STATED PROBLEM. Find the word "True" in the data. Return every line where it appears.

MATERIAL PROVIDED.
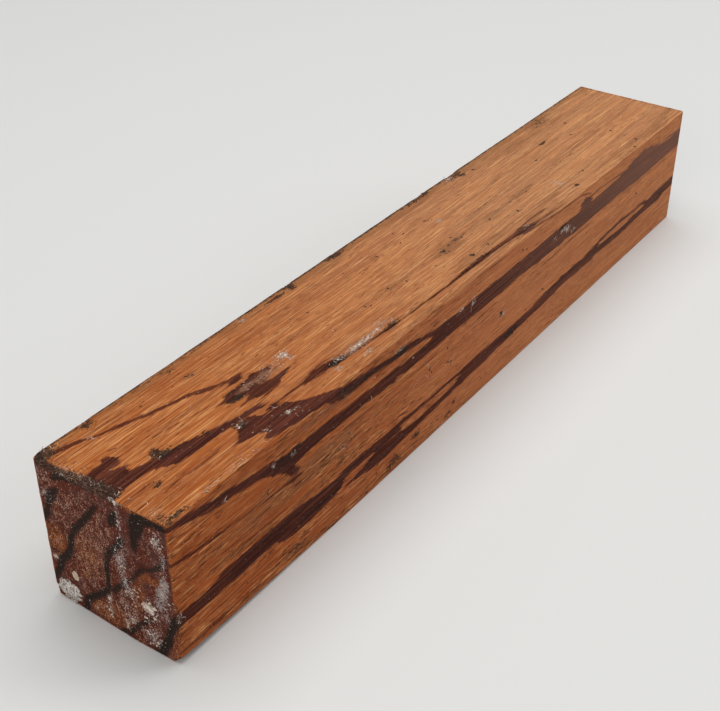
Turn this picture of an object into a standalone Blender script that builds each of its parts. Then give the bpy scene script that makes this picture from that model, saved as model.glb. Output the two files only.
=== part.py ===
"""A marblewood turning blank: a square billet sawn from striped hardwood, lying on one of its long sides.

Metres, +Z up. The origin is the middle of the underside. The billet runs along X. Its worn end, which
carries the thick remains of the end sealer, faces -X, and its open check runs along the top near -Y.
"""

import math

import bmesh
import bpy
from mathutils import Matrix, Vector

MM = 0.001

# Driving dimensions of the billet
LENGTH = 300 * MM
WIDTH = 45.2 * MM
HEIGHT = 47.1 * MM
ARRIS_RADIUS = 0.6 * MM
ARRIS_SEGMENTS = 2

# Two saw cuts meet on the worn end, in an upright ridge that stands this far out of its sides
RIDGE_Y = -6.8 * MM
RIDGE_RISE = 0.5 * MM

# The upper edge of the worn end is torn: (place along Y, run back along the top, drop down the end)
TORN_EDGE = [
    (-5.2, 4.4, 2.0),
    (1.0, 3.9, 1.7),
    (6.0, 3.0, 1.1),
    (12.0, 2.4, 0.8),
    (17.0, 2.9, 0.9),
    (24.0, 4.8, 1.3),
]

# The lower arris on the -Y side is rubbed away towards the worn end: (place along X, width of the wear)
RUBBED_ARRIS = [(-153.0, 3.4), (-144.0, 2.3), (-128.0, 1.5), (-105.0, 1.0), (-80.0, 0.1)]

# The open check in the top: (place along X, place along Y, width, depth)
CHECK = [
    (-78.0, -14.6, 0.3, 0.3),
    (-68.0, -15.3, 1.3, 1.0),
    (-45.0, -16.9, 1.0, 1.1),
    (-20.0, -17.9, 0.7, 1.0),
    (8.0, -18.3, 0.7, 0.9),
    (27.0, -19.6, 1.2, 1.0),
    (44.0, -21.0, 0.6, 0.7),
    (56.0, -21.4, 0.3, 0.2),
]

# Chips and pits: (name, centre, radii), each an ellipsoid taken out of the surface
CHIPS = [
    ("chip_far_front_corner", (151.2, -23.6, 47.6), (3.6, 2.6, 2.4)),
    ("chip_broken_corner", (-150.8, 23.4, 1.0), (3.4, 2.9, 5.4)),
    ("chip_near_back_corner", (-148.0, 23.4, 47.9), (5.5, 1.9, 1.6)),
    ("chip_back_a", (-132.0, 23.3, 47.7), (3.6, 1.9, 1.5)),
    ("chip_back_b", (-98.0, 23.2, 47.8), (6.5, 1.4, 1.3)),
    ("chip_back_c", (-60.0, 23.3, 47.7), (8.0, 1.5, 1.4)),
    ("chip_back_d", (-47.2, 22.9, 47.6), (2.6, 2.1, 1.4)),
    ("chip_back_e", (-23.0, 23.3, 47.8), (5.0, 1.7, 1.6)),
    ("chip_back_f", (25.5, 23.2, 47.7), (6.0, 1.8, 1.5)),
    ("chip_back_g", (47.0, 22.9, 47.8), (7.5, 3.0, 1.6)),
    ("chip_back_h", (108.0, 23.4, 47.9), (9.0, 1.6, 1.5)),
    ("chip_front_a", (-29.0, -23.1, 47.6), (4.2, 1.2, 1.2)),
    ("chip_front_b", (66.0, -23.2, 45.4), (4.5, 1.3, 1.6)),
    ("pit_front_a", (-53.4, -22.9, 2.4), (3.4, 1.2, 1.9)),
    ("pit_front_b", (-22.8, -22.8, 1.9), (1.9, 1.0, 1.2)),
    ("pit_top_a", (65.8, -18.4, 47.4), (1.5, 0.8, 1.1)),
    ("pit_top_b", (-130.0, -2.6, 47.6), (3.0, 1.9, 1.2)),
    ("chip_rear_lower_a", (-84.0, 23.2, -0.3), (6.0, 1.5, 1.4)),
    ("chip_rear_lower_b", (72.0, 23.2, -0.4), (9.0, 1.4, 1.5)),
]

# End sealer that still sits in its own spall: (name, middle in Y, middle in Z, radius in Y, radius in Z,
# depth into the wood, rise out of the middle plane)
SEALER = [
    ("wax_lump", 16.6, 3.95, 4.6, 3.7, 1.5, 0.8),
    ("wax_drop", 13.6, 11.1, 1.5, 1.7, 0.7, 0.35),
]
SEALER_CLEARANCE = 0.35 * MM
SEALER_CREST_X = -LENGTH / 2

CHIP_SIDES = 12
CHIP_RINGS = 6
SEALER_SIDES = 20
SEALER_RINGS = 10
CUTTER_OVERHANG = 1.5 * MM
CHECK_FLARE = 2.5


def clear_scene():
    for thing in list(bpy.data.objects):
        bpy.data.objects.remove(thing, do_unlink=True)


def make_material(name, colour, roughness):
    material = bpy.data.materials.new(name)
    material.use_nodes = True
    shader = material.node_tree.nodes["Principled BSDF"]
    shader.inputs["Base Color"].default_value = (*colour, 1.0)
    shader.inputs["Roughness"].default_value = roughness
    shader.inputs["Metallic"].default_value = 0.0
    material.diffuse_color = (*colour, 1.0)
    return material


def add_object(name, bm, collection, material=None):
    """Turns a bmesh into an object with its normals facing out."""
    bmesh.ops.recalc_face_normals(bm, faces=bm.faces)
    mesh = bpy.data.meshes.new(name)
    bm.to_mesh(mesh)
    bm.free()
    thing = bpy.data.objects.new(name, mesh)
    collection.objects.link(thing)
    if material:
        mesh.materials.append(material)
    return thing


def near_end_x(y):
    """Where the worn end lies at this Y: furthest out on the ridge, and falling away to both sides."""
    reach = WIDTH / 2 - RIDGE_Y if y > RIDGE_Y else WIDTH / 2 + RIDGE_Y
    return -LENGTH / 2 + RIDGE_RISE * abs(y - RIDGE_Y) / reach


def billet_mesh():
    """The sawn billet as its plan outline, with the ridge of the worn end as a fifth corner, drawn up."""
    half = WIDTH / 2
    outline = [
        (near_end_x(-half), -half),
        (LENGTH / 2, -half),
        (LENGTH / 2, half),
        (near_end_x(half), half),
        (near_end_x(RIDGE_Y), RIDGE_Y),
    ]
    bm = bmesh.new()
    floor = bm.faces.new([bm.verts.new((x, y, 0)) for x, y in outline])
    grown = bmesh.ops.extrude_face_region(bm, geom=[floor])
    lifted = [item for item in grown["geom"] if isinstance(item, bmesh.types.BMVert)]
    bmesh.ops.translate(bm, verts=lifted, vec=(0, 0, HEIGHT))
    return bm


def lofted(sections):
    """A closed solid through rings of points that all have the same number of points."""
    bm = bmesh.new()
    rings = [[bm.verts.new(point) for point in section] for section in sections]
    for ring, following in zip(rings, rings[1:]):
        for i in range(len(ring)):
            j = (i + 1) % len(ring)
            bm.faces.new((ring[i], ring[j], following[j], following[i]))
    bm.faces.new(rings[0])
    bm.faces.new(rings[-1])
    return bm


def torn_edge_cutter():
    """What is missing along the upper edge of the worn end: a wedge whose run and drop change along Y."""
    outside = -LENGTH / 2 - CUTTER_OVERHANG
    above = HEIGHT + CUTTER_OVERHANG
    sections = []
    for y, run, drop in TORN_EDGE:
        end = near_end_x(y * MM)
        slope = drop / run
        sections.append(
            [
                (outside, y * MM, above),
                (outside, y * MM, HEIGHT - drop * MM - slope * (end - outside)),
                (end + run * MM, y * MM, HEIGHT),
                (end + run * MM, y * MM, above),
            ]
        )
    return lofted(sections)


def rubbed_arris_cutter():
    """What is rubbed away from the lower arris on the -Y side: a wedge that dies out along X."""
    side = -WIDTH / 2
    sections = []
    for x, wear in RUBBED_ARRIS:
        sections.append(
            [
                (x * MM, side - CUTTER_OVERHANG, -CUTTER_OVERHANG - wear * MM),
                (x * MM, side + wear * MM + CUTTER_OVERHANG, -CUTTER_OVERHANG),
                (x * MM, side - CUTTER_OVERHANG, wear * MM + CUTTER_OVERHANG),
            ]
        )
    return lofted(sections)


def check_cutter():
    """The open check: a groove with a V section that follows the grain, drawn on past the surface."""
    sections = []
    for x, y, width, depth in CHECK:
        half = width / 2 * CHECK_FLARE * MM
        lip = HEIGHT + depth * (CHECK_FLARE - 1) * MM
        sections.append(
            [
                (x * MM, y * MM, HEIGHT - depth * MM),
                (x * MM, y * MM - half, lip),
                (x * MM, y * MM + half, lip),
            ]
        )
    return lofted(sections)


def ellipsoid(centre, radii, sides, rings):
    bm = bmesh.new()
    place = Matrix.Translation(Vector(centre)) @ Matrix.Diagonal((*radii, 1.0))
    bmesh.ops.create_uvsphere(bm, u_segments=sides, v_segments=rings, radius=1.0, matrix=place)
    return bm


def sealer_mesh(y, z, radius_y, radius_z, depth, rise, grown=0.0):
    """A lens of sealer, deep into the wood and with a low crest level with the furthest point of the end."""
    centre = Vector((SEALER_CREST_X + rise, y, z))
    bm = bmesh.new()
    turn = Matrix.Rotation(math.radians(90), 4, "Y")
    bmesh.ops.create_uvsphere(
        bm, u_segments=SEALER_SIDES, v_segments=SEALER_RINGS, radius=1.0, matrix=turn
    )
    for vertex in bm.verts:
        reach = depth if vertex.co.x > 0 else rise
        stretch = (reach + grown, radius_y + grown, radius_z + grown)
        vertex.co = centre + Vector(a * b for a, b in zip(vertex.co, stretch))
    return bm


def in_metres(values):
    return [value * MM for value in values]


def make_cutters(collection):
    """Everything that wear, tearing and sealer have taken from the sawn billet."""
    cutters = [
        add_object("cut_torn_edge", torn_edge_cutter(), collection),
        add_object("cut_rubbed_arris", rubbed_arris_cutter(), collection),
        add_object("cut_check", check_cutter(), collection),
    ]
    for name, centre, radii in CHIPS:
        bm = ellipsoid(in_metres(centre), in_metres(radii), CHIP_SIDES, CHIP_RINGS)
        cutters.append(add_object("cut_" + name, bm, collection))
    for name, *sizes in SEALER:
        bm = sealer_mesh(*in_metres(sizes), grown=SEALER_CLEARANCE)
        cutters.append(add_object("cut_seat_of_" + name, bm, collection))
    for cutter in cutters:
        cutter.hide_render = True
        cutter.display_type = "WIRE"


def main():
    clear_scene()
    wood = make_material("marblewood", (0.45, 0.19, 0.075), 0.62)
    wax = make_material("end_sealer", (0.62, 0.57, 0.53), 0.55)

    shapes = bpy.context.scene.collection
    cutters = bpy.data.collections.new("cutters")
    shapes.children.link(cutters)
    make_cutters(cutters)

    blank = add_object("wood_blank", billet_mesh(), shapes, wood)
    bevel = blank.modifiers.new("eased_arrises", "BEVEL")
    bevel.width = ARRIS_RADIUS
    bevel.segments = ARRIS_SEGMENTS
    bevel.limit_method = "ANGLE"
    bevel.angle_limit = math.radians(30)
    wear = blank.modifiers.new("wear", "BOOLEAN")
    wear.operation = "DIFFERENCE"
    wear.solver = "EXACT"
    wear.operand_type = "COLLECTION"
    wear.collection = cutters

    for name, *sizes in SEALER:
        clot = add_object(name, sealer_mesh(*in_metres(sizes)), shapes, wax)
        clot.data.shade_smooth()


main()
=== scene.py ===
"""The looks of a marblewood turning blank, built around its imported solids.

Lengths are in metres, with +Z up, and the billet lies along X with its worn, sealed end at -X. Marks on the
wood are written in millimetres on the face where they lie: (x, y) on top and underneath, (x, z) on the front
(-Y) and the back (+Y), and (y, z) on the ends.
"""

import math

import bmesh
import bpy
import numpy as np
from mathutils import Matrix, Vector
from mathutils.bvhtree import BVHTree


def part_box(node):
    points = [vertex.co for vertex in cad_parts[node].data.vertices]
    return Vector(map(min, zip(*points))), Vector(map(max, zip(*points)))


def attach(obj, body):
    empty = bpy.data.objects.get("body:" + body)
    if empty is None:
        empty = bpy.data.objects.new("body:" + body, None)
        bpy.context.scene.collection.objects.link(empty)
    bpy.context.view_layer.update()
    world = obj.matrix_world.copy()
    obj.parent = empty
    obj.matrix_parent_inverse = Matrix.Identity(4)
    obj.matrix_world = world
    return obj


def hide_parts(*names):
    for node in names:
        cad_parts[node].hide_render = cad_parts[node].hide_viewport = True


MM = 0.001
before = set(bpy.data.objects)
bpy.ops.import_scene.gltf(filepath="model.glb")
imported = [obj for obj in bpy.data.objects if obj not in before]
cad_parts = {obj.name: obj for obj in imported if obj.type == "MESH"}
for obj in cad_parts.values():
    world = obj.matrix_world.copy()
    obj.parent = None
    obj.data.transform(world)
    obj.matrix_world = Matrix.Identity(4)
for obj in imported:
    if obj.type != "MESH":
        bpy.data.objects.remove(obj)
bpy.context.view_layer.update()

# The billet, as the solids have it, in millimetres. Its arrises are eased by an uneven share of the radius
LOW, HIGH = (np.array(corner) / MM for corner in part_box("wood_blank"))
LENGTH, WIDTH, HEIGHT = HIGH - LOW
HALF_LENGTH = LENGTH / 2
HALF_WIDTH = WIDTH / 2
ARRIS_RADIUS = 0.6
ARRIS_SHARE = 0.6
ARRIS_UNEVEN = 0.35
RIDGE_Y = -6.8
RIDGE_RISE = 0.5

# Wear, in millimetres: the forms of the solids, with the torn edge and the chips a little smaller
TORN_EDGE_Y = (-5.9, -5, 1, 6, 12, 17, 24)
TORN_EDGE_RUN = (0.05, 4.4, 3.9, 3, 2.2, 1.9, 1.6)
TORN_EDGE_DROP = (0.05, 2, 1.7, 1.1, 0.8, 0.7, 0.5)
# The dark matted skin of the torn edge: its reach along the top, at the same Y, and down the end, and its
# strength at the very edge
LAP_RUN = (3.8, 3.8, 3.6, 2.6, 1.5, 0.8, 3.2)
LAP_DROP = 1.6
LAP_CREST = 1.5
RUBBED_X = (-150, -144, -128, -105, -80)
RUBBED_WIDTH = (2.9, 2.3, 1.5, 1, 0.1)
CHECK_X = (-78, -68, -45, -20, 8, 27, 44, 56)
CHECK_Y = (-14.6, -15.3, -16.9, -17.9, -18.3, -19.6, -21, -21.4)
CHECK_WIDTH = (0.3, 1.3, 1, 0.7, 0.7, 1.2, 0.6, 0.3)
CHECK_DEPTH = (0.3, 1, 1.1, 1, 0.9, 1, 0.7, 0.2)
CHECK_WANDER = 0.25
CHECK_NARROWEST = 0.1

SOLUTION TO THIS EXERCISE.
        bpy.data.objects.remove(thing, do_unlink=True)
    material.use_nodes = True
        cutter.hide_render = True
        cad_parts[node].hide_render = cad_parts[node].hide_viewport = True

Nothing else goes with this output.